Given material:
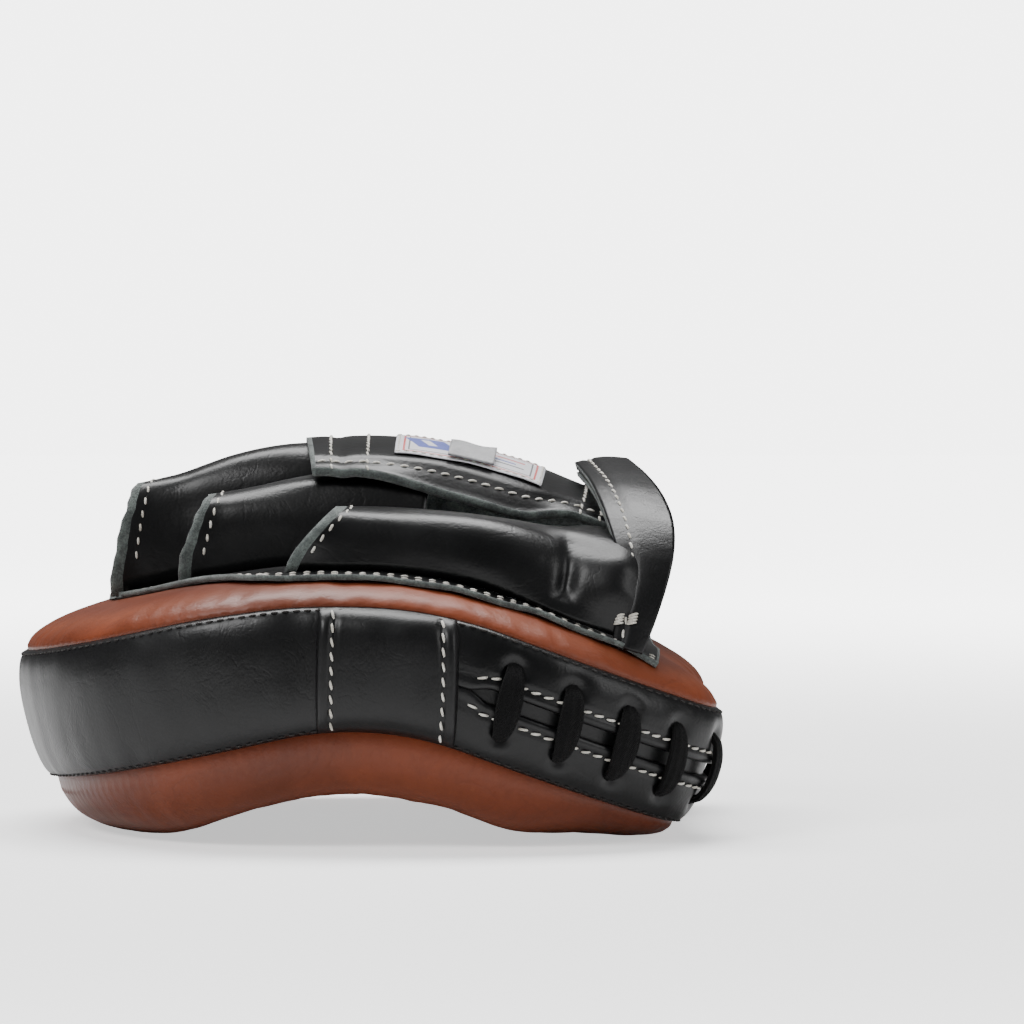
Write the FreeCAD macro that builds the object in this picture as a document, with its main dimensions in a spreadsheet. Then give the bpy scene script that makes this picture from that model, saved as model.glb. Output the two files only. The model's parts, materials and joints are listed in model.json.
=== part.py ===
"""Curved focus mitt for the left hand: a padded leather shield with a glove sewn on its back.

Arch frame, in which every piece is drawn:
  +X points to the wrist end, -Y to the little finger, +Z out of the back of the mitt.
  The origin is the centre of the bend. A straight slab leaves each end of the bend.
  "Level" is the distance from the middle surface of the padding, towards the back.
The finished mitt is then laid strike face down, with both ends of the arch on the ground (z = 0).
"""
import FreeCAD, Part
import math
import operator
import os

import Sketcher
from FreeCAD import Placement, Rotation, Vector

# ------------------------------------------------------------------ driving sizes
# Millimetres, and degrees for angles.
DIMENSIONS = (
    ("half_width", 96, "half of the width between the side seams"),
    ("bend_angle", 34, "whole angle of the bend"),
    ("bend_radius", 90, "radius of the middle surface in the bend"),
    ("finger_short", 10, "how much less the finger end reaches past the bend than the half width"),
    ("finger_tip_flat", 12, "how much flatter than a half circle the finger tip is, in radius"),
    ("lobe_reach", 48.7, "bend to the centre of a wrist lobe"),
    ("lobe_spread", 48, "centre line to the centre of a wrist lobe"),
    ("lobe_radius", 30, "outline radius of a wrist lobe"),
    ("notch_radius", 186, "outline radius of the shallow wrist notch"),
    ("wall_half", 19.25, "half height of the side wall between its seams"),
    ("wall_round", 5.4, "rounding of the side wall at both seams, a little under its bulge"),
    ("wall_bulge", 5.5, "how far the side wall stands outside its seams"),
    ("face_crown", 19, "depth of the padded strike face below its seam"),
    ("face_taper", 8, "angle by which the strike face thins towards the wrist end"),
    ("face_round", 6.5, "rounding of the strike face's rim"),
    ("back_crown", 9.5, "height of the padded back above its seam"),
    ("back_round", 8.5, "rounding of the back's rim"),
    ("skin", 1.8, "leather thickness"),
    ("seam_allowance", 5, "leather turned in behind each seam"),
    ("settle", 0.8, "how far the leather flattens where it rests"),
    ("fit_gap", 0.3, "clearance between pieces that only lie against each other"),
    ("patch_radius", 42, "radius of the round target patch"),
    ("patch_thickness", 1.4, "thickness of the target patch"),
    ("band_half", 22, "half width of the band over each side of the bend"),
    ("band_step", 1, "gap between a side band and each seam"),
    ("band_proud", 4, "how far a side band stands out of the wall"),
    ("slit_start", 0.5, "bend to the pointed end of the lacing slit"),
    ("slit_half", 2, "half height of the lacing slit"),
    ("slit_point", 9, "length of the slit's pointed end"),
    ("welt_half", 7, "half height of the welt behind the slit"),
    ("lace_count", 15, "number of lace bars"),
    ("lace_margin", 5, "slit's pointed end to the first lace bar"),
    ("lace_slant", -3, "upper hole past the lower hole of a bar, along the slit"),
    ("lace_half_span", 10.5, "slit centre line to a lace hole"),
    ("lace_radius", 1.6, "half thickness of the lace"),
    ("lace_hole_radius", 2.4, "radius of a lace hole"),
    ("lace_clear", 1.5, "room between the lace and the inside of the wall"),
    ("lace_stand", 2.2, "lace centre line above the wall"),
    ("knot_radius", 2, "radius of the lace's knots"),
    ("lace_fold", 2.6, "radius of the lace's turn through a hole"),
    ("core_inset", 9, "core foam inside the side seams"),
    ("base_leather", 1.5, "thickness of the glove leather"),
    ("base_near", 84, "centre line to the glove base's little finger edge"),
    ("base_far", 87, "centre line to the glove base's thumb edge"),
    ("base_tip", 86, "middle of the bend to the base's finger edge, in plan"),
    ("base_step", 32, "middle of the bend to the little finger's step, in plan"),
    ("base_wrist", 87, "middle of the bend to the base's wrist edge, in plan"),
    ("base_taper", 12, "how far the base narrows to its wrist edge"),
    ("sleeve_width", 26, "outer width of a finger sleeve"),
    ("sleeve_pitch", 27, "distance between two finger sleeves"),
    ("little_finger_offset", 58, "centre line to the little finger sleeve"),
    ("little_height", 16, "height of the little finger sleeve"),
    ("ring_height", 23, "height of the ring finger sleeve"),
    ("middle_height", 35, "height of the middle finger sleeve"),
    ("index_height", 31, "height of the index finger sleeve"),
    ("little_start", 8, "angle from the middle of the bend to the little finger's opening"),
    ("little_run", 40, "bend to the wrist edge of the little finger sleeve"),
    ("ring_reach", 20, "bend to the ring finger's opening"),
    ("middle_reach", 45, "bend to the middle finger's opening"),
    ("index_reach", 36, "bend to the index finger's opening"),
    ("panel_start", 10.5, "angle from the middle of the bend to the hand panel's finger edge"),
    ("panel_run", 24, "bend to the wrist edge of the hand panel"),
    ("panel_near", 43, "centre line to the hand panel's little finger edge"),
    ("panel_far", 43, "centre line to the hand panel's thumb edge"),
    ("panel_height", 39, "top of the hand panel above the glove base"),
    ("panel_edge_height", 31, "edges of the hand panel above the glove base"),
    ("panel_leather", 2, "thickness of the hand panel"),
    ("hand_padding", 4, "thickness of the padding under the hand panel"),
    ("padding_margin", 5, "hand panel's edge to the padding's edge"),
    ("thumb_panel_foot", 51.5, "centre line to the foot of the thumb side panel"),
    ("thumb_panel_run", 30, "bend to the wrist edge of the thumb side panel"),
    ("thumb_length", 46, "length of the thumb sleeve"),
    ("thumb_turn", 12, "angle of the thumb sleeve to the centre line"),
    ("thumb_width", 27, "outer width of the thumb sleeve"),
    ("thumb_height", 25, "height of the thumb sleeve"),
    ("thumb_side", 71, "centre line to the middle of the thumb sleeve"),
    ("thumb_run", 3, "bend to the middle of the thumb sleeve"),
    ("cuff_half", 74, "centre line to the foot of the wrist cuff"),
    ("cuff_run", 52, "bend to the wrist edge of the cuff's feet"),
    ("cuff_height", 50, "height of the wrist cuff"),
    ("cuff_length", 9, "width of the wrist cuff's band"),
    ("cuff_leather", 2.4, "thickness of the wrist cuff"),
    ("cuff_lean", 34, "angle at which the cuff leans to the fingers"),
    ("lining_leather", 1.6, "thickness of the cuff lining"),
    ("label_length", 49, "length of the sewn label"),
    ("label_width", 28, "width of the sewn label"),
    ("label_thickness", 0.6, "thickness of the sewn label"),
    ("label_side", 21, "centre line to the middle of the label"),
    ("tag_length", 15, "length of the folded size tag along its seam"),
    ("tag_width", 17, "reach of the folded size tag across the label"),
    ("tag_angle", 9, "angle from the middle of the bend to the middle of the tag"),
    ("tag_thickness", 0.8, "thickness of the folded size tag"),
)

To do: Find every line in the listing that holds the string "with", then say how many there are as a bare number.

Result of the exercise: 3